SON OF JOSEPH, THE

THE SON OF JOSEPH (LE FILS DE JOSEPH)

(director/writer: Eugene Green; cinematographer: Raphael O’Byrne; editor: Valerie Loiseleux; music: dam Michna Z. Otradovic, Emilio de Cavalieri, Domenico Mazzocchi; cast: Fabrizio Rongione (Joseph), Victor Ezenfis (Vincent), Natacha Regnier (Marie), Mathieu Amalric (Oscar Pormenor), Maria de Medeiros (Violette Trefouille), Julia de Gasquet (Bernadette), Jacques Bonnaffe (Le paysan), Christelle Prot (Philomène), Adrien Michaux (Philibert), Louise Moaty (Comédienne), Claire Lefilliatre (Chanteuse), Vincent Dumestre (Théorbiste), Felix Dubraux (Dean); Runtime: 115; MPAA Rating: NR; producers: Jean-Pierre and Luc Dardenne, Didier and Francine Jacob; A Coffee and Films/Kino Lorber; 2016-France/Belgium-in French with English subtitles)
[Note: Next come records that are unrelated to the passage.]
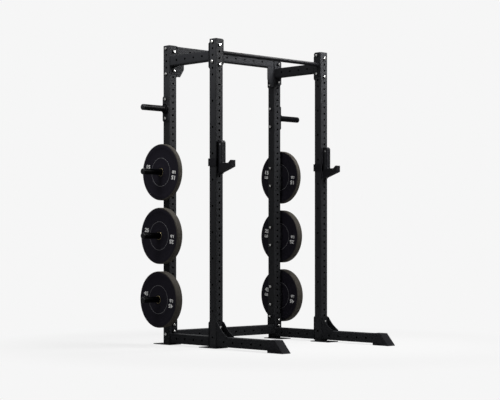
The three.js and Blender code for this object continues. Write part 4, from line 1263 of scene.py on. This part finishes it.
# %% World
AMBIENT, REFLECTED = 0.03, 0.25
world = bpy.data.worlds.new("studio")
bpy.context.scene.world = world
world.use_nodes = True
world.node_tree.nodes.clear()
studio = Tone(world.node_tree)
camera_ray, glossy_ray, clear_ray = (studio.node("ShaderNodeLightPath", output=kind) for kind in (
    "Is Camera Ray", "Is Glossy Ray", "Is Transmission Ray"))
ambient, reflected, background = (
    studio.node("ShaderNodeBackground", inputs={"Color": grey(1.0), "Strength": level})
    for level in (AMBIENT, REFLECTED, BACKGROUND))
unseen = studio.node("ShaderNodeMixShader", inputs={0: glossy_ray + clear_ray, 1: ambient, 2: reflected})
surface = studio.node("ShaderNodeMixShader", inputs={0: camera_ray, 1: unseen, 2: background})
studio.node("ShaderNodeOutputWorld", inputs={"Surface": surface})
print("world set")


# %% Lamps
def lamp(name, place, target, size, power):
    """A soft square lamp at a place that looks at a target, with its size in metres and power in watts."""
    data = bpy.data.lights.new(name, "AREA")
    data.shape, data.size, data.energy = "SQUARE", size, power
    light = placed(name, data)
    light.visible_camera = False
    light.location = place
    direction = np.array(target, float) - np.array(place, float)
    heading = math.atan2(direction[1], direction[0])
    drop = math.atan2(math.hypot(direction[0], direction[1]), -direction[2])
    light.rotation_euler = (drop, 0, heading - math.pi / 2)


lamp("key", (0.7, -1.9, 2.9), (0.1, 0, 1.2), 1.0, 66.0)
lamp("middle", (0.9, -0.3, 3.1), (0.5, 0.6, 0.8), 0.8, 46.0)
lamp("left", (-1.6, 0.3, 3.0), (-0.4, 0.3, 1.2), 1.0, 30.0)
lamp("low_left", (-3.5, 0.6, 1.5), (-0.4, 0.5, 0.9), 1.6, 8.0)
lamp("front", (4.7, -4.8, 2.6), (0, 0, 1.6), 3.4, 8.0)
lamp("back", (1.5, 4.0, 3.4), (0, 0.3, 1.2), 2.5, 38.0)
print("lamps:", len(bpy.data.lights))

# %% Count the faces
face_count = sum(len(piece.data.polygons) for piece in bpy.data.objects if piece.type == "MESH")
print("faces in the scene:", face_count)
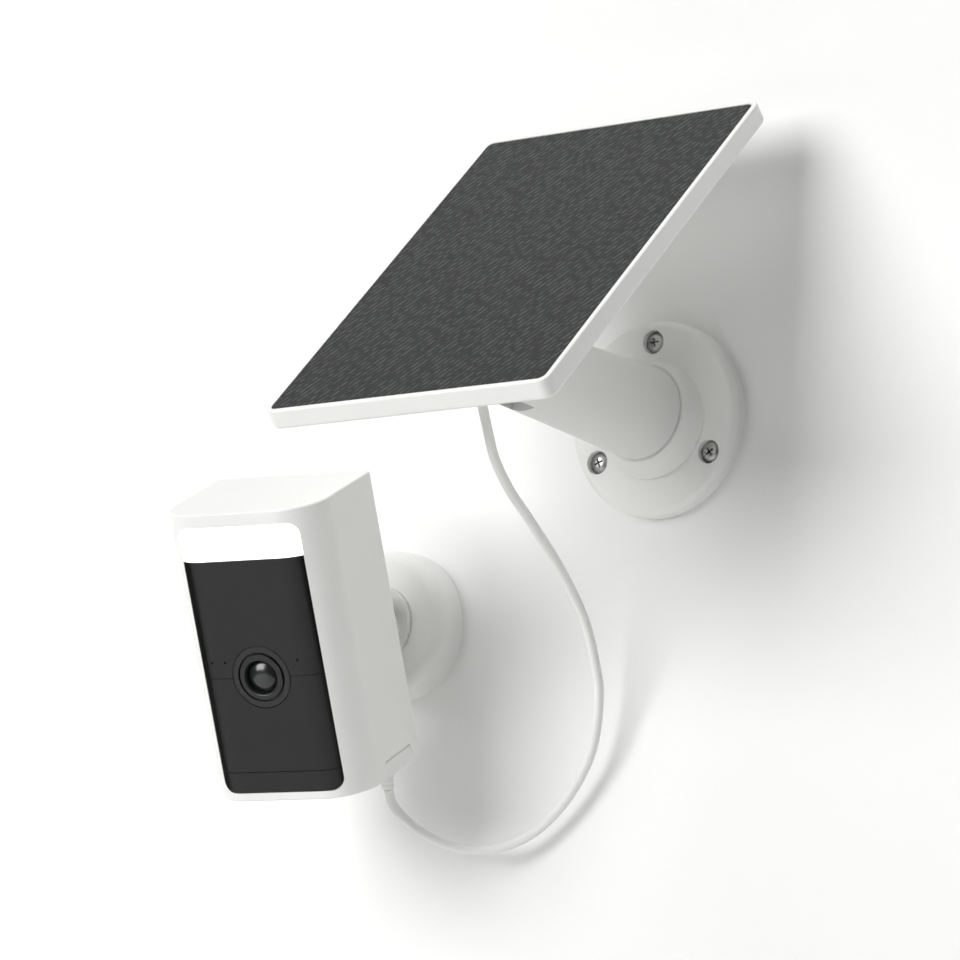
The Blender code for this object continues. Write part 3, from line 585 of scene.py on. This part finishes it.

Absorbing family fable with biblical suggestions.

Reviewed by Dennis Schwartz

Eugene Green (“The Bridge of Arts”/”The Portuguese Nun”) is a native New Yorker who has lived in France for the last fifty years. He writes and directs this absorbing family fable with biblical suggestions over the sacrifice of Abraham makes on his son Isaac. It plays out as a stagy arthouse comedy of manners about an innocent discontented Parisian teenager’s search for his father. It tells the Nativity Story through the eyes of ordinary folks living in modern times, and takes pleasure in skewering the elite literary establishment and trendy yuppies for their pretensions while ennobling the honest working-class. Green uses five chapters derived from the Bible—The Sacrifice of Abraham, The Golden Calf, The Sacrifice of Isaac, The Carpenter, and The Flight to Egypt—as fodder to delve into the modern-day melodrama of fathers and sons. The lost soul Vincent (Victor Ezenfis), an aspiring writer, lives with his hard-working single mom nurse, Marie (Natacha Regnier), and is anguished that his caring saintly mom never tells him who is his father (Mathieu Amalric). By looking through mom’s locked drawers he finds a letter that reveals his father is a successful book publisher, Oscar Pormenor, and tries to see him through regular business means. When that fails he pays a surprise visit to Oscar’s Paris office and discovers his biological dad is a shit. Though married with three kids, whom he could care less about, he has an affair with his personal secretary (Julia de Gasquet) and treats his estranged and disinherited good-hearted idler brother Joseph (Fabrizio Rongione) like crap. The kid is moved by Caravaggio’s painting of ‘The Sacrifice of Isaac,’ and the gist of the story revolves around how he eventually interprets what the Nativity Story means to him through exposure to the picture and the biblical motifs from the OT. It’s a strange but agreeable tale, that revels in its uniqueness. In this tale Divine Intervention has a comical flavor that fits Green’s style when exploring the various generations and their attitudes to each other.